____ EXCERPTED RECORDS

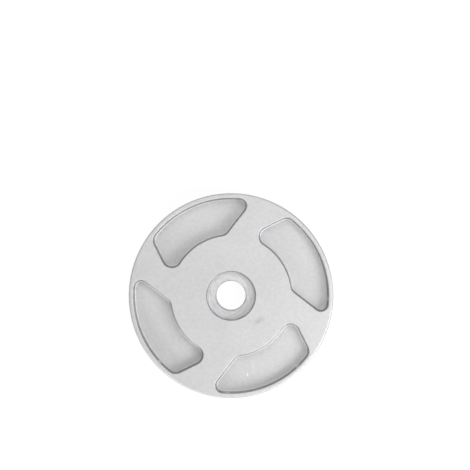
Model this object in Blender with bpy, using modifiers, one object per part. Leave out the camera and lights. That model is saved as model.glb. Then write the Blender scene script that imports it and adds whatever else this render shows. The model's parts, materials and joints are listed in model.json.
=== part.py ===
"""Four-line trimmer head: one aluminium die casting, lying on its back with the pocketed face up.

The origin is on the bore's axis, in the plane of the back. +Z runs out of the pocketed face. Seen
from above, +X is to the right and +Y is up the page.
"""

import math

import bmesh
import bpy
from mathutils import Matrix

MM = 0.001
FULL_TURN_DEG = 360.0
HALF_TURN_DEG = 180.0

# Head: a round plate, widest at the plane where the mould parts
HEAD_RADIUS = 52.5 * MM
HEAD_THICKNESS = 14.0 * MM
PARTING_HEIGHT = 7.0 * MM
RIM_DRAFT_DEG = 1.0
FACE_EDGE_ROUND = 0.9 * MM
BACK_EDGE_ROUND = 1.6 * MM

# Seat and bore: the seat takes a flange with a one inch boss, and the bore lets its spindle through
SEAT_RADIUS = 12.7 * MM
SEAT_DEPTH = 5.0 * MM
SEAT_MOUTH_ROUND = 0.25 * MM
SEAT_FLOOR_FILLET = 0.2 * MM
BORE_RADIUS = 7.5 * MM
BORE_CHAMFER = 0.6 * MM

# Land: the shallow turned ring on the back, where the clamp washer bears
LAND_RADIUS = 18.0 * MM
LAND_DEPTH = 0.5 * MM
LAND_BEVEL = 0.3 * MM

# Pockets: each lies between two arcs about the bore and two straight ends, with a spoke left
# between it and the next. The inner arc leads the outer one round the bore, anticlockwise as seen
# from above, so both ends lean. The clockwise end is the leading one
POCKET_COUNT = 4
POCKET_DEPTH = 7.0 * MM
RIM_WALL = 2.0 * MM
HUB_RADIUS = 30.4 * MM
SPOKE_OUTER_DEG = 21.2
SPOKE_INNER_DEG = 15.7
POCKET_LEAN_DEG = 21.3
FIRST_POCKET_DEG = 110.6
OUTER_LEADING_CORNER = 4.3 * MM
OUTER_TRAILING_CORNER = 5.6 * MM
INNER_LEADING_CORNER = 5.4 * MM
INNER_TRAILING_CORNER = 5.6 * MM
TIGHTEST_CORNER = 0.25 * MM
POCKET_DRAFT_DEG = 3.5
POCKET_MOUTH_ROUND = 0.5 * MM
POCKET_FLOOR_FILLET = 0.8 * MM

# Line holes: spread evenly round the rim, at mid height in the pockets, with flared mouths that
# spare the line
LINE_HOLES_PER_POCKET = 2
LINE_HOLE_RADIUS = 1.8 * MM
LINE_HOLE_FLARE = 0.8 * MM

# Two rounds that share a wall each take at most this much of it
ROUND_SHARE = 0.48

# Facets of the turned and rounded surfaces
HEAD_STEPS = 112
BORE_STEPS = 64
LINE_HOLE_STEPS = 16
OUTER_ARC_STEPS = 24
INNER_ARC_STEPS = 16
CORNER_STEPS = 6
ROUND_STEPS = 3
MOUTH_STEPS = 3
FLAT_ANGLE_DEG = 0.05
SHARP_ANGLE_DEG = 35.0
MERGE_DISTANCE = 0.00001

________
____ EXCERPTED RECORDS

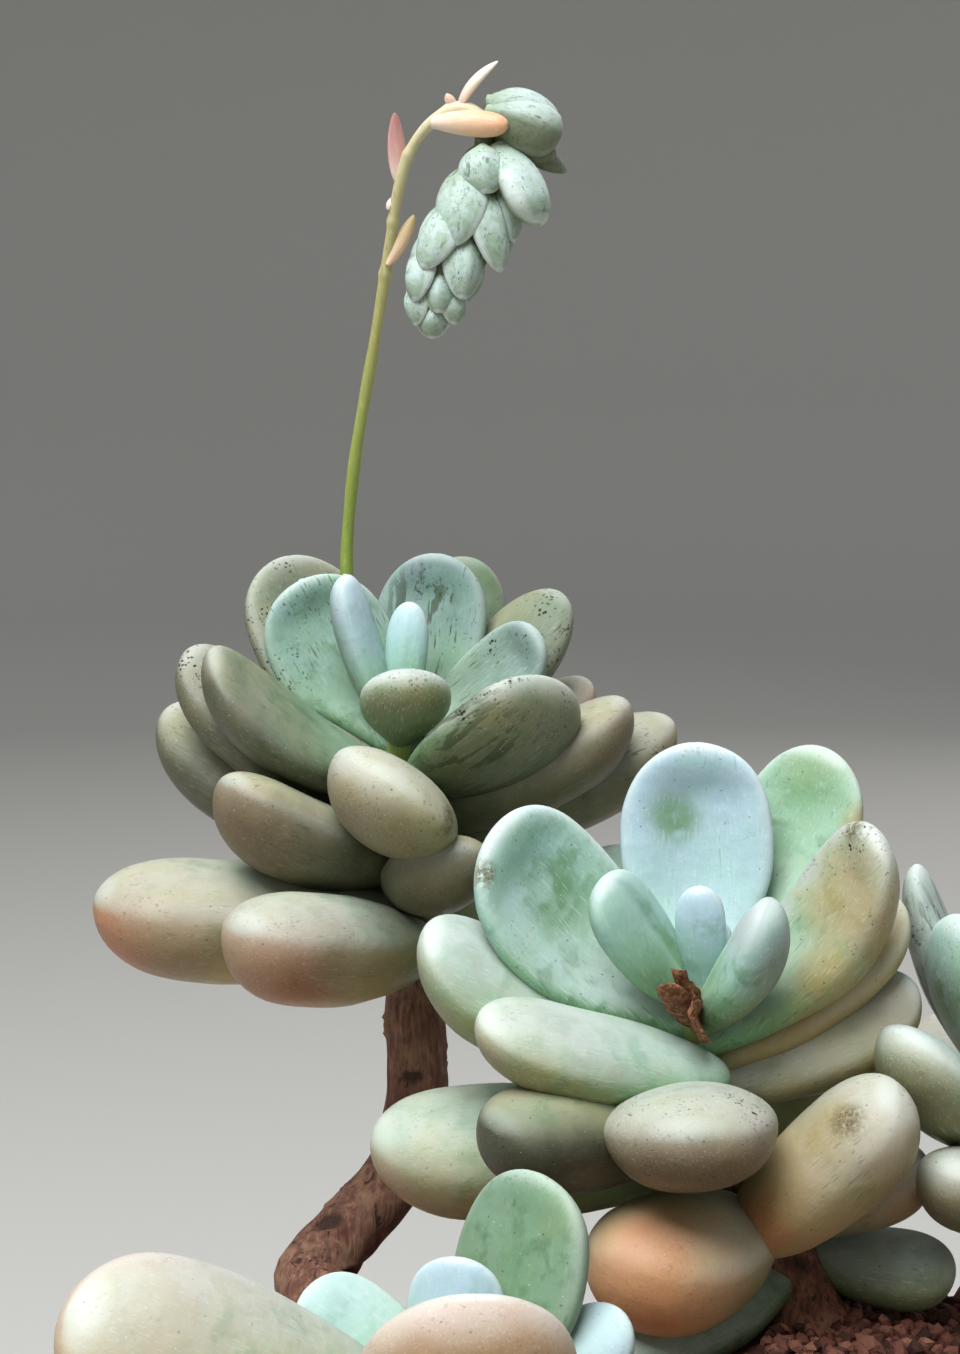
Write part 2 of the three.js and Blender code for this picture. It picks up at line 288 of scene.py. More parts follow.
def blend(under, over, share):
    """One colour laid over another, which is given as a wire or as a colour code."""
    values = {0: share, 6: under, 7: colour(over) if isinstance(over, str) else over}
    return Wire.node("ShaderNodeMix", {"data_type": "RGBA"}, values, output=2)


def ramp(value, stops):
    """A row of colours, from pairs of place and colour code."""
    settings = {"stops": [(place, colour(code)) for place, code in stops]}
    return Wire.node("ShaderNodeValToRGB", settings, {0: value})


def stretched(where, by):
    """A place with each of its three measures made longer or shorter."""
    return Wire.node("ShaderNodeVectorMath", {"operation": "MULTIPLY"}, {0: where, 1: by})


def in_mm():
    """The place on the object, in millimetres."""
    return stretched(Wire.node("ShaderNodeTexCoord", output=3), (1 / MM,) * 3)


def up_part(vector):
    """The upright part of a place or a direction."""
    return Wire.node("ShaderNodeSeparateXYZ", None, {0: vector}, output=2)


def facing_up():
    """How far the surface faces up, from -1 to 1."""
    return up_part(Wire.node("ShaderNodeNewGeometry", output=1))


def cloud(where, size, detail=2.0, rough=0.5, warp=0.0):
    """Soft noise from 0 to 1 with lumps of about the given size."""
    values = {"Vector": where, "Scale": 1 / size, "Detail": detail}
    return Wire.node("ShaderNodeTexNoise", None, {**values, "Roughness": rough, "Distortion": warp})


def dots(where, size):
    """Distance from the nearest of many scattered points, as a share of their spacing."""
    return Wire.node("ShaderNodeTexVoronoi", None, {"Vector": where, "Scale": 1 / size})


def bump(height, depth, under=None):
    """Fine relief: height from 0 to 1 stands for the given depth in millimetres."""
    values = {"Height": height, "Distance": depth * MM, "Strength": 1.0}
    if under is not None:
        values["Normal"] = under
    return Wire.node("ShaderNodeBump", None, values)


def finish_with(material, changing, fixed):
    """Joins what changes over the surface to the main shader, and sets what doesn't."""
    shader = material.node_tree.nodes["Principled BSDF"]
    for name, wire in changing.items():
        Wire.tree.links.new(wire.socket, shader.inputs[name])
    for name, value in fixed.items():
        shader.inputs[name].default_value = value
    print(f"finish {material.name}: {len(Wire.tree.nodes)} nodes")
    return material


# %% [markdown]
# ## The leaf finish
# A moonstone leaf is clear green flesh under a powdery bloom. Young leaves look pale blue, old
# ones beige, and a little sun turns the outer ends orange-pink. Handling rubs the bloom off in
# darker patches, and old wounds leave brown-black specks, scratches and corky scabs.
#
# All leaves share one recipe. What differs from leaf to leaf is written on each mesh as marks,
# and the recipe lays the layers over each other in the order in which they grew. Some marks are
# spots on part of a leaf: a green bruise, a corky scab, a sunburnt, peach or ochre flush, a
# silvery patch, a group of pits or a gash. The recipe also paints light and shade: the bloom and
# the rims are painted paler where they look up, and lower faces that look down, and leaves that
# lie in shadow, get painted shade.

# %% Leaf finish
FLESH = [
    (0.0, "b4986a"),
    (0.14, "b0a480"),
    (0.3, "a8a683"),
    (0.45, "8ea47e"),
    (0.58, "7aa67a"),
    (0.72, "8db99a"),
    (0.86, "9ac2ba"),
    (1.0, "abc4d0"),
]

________

* **WRITTEN EXERCISE**
Quote exactly the lines running from the line with "Model this object" through the line with "from mathutils import Matrix", both ends included, and nothing more.

* **THE SOLUTION**
Model this object in Blender with bpy, using modifiers, one object per part. Leave out the camera and lights. That model is saved as model.glb. Then write the Blender scene script that imports it and adds whatever else this render shows. The model's parts, materials and joints are listed in model.json.
=== part.py ===
"""Four-line trimmer head: one aluminium die casting, lying on its back with the pocketed face up.

The origin is on the bore's axis, in the plane of the back. +Z runs out of the pocketed face. Seen
from above, +X is to the right and +Y is up the page.
"""

import math

import bmesh
import bpy
from mathutils import Matrix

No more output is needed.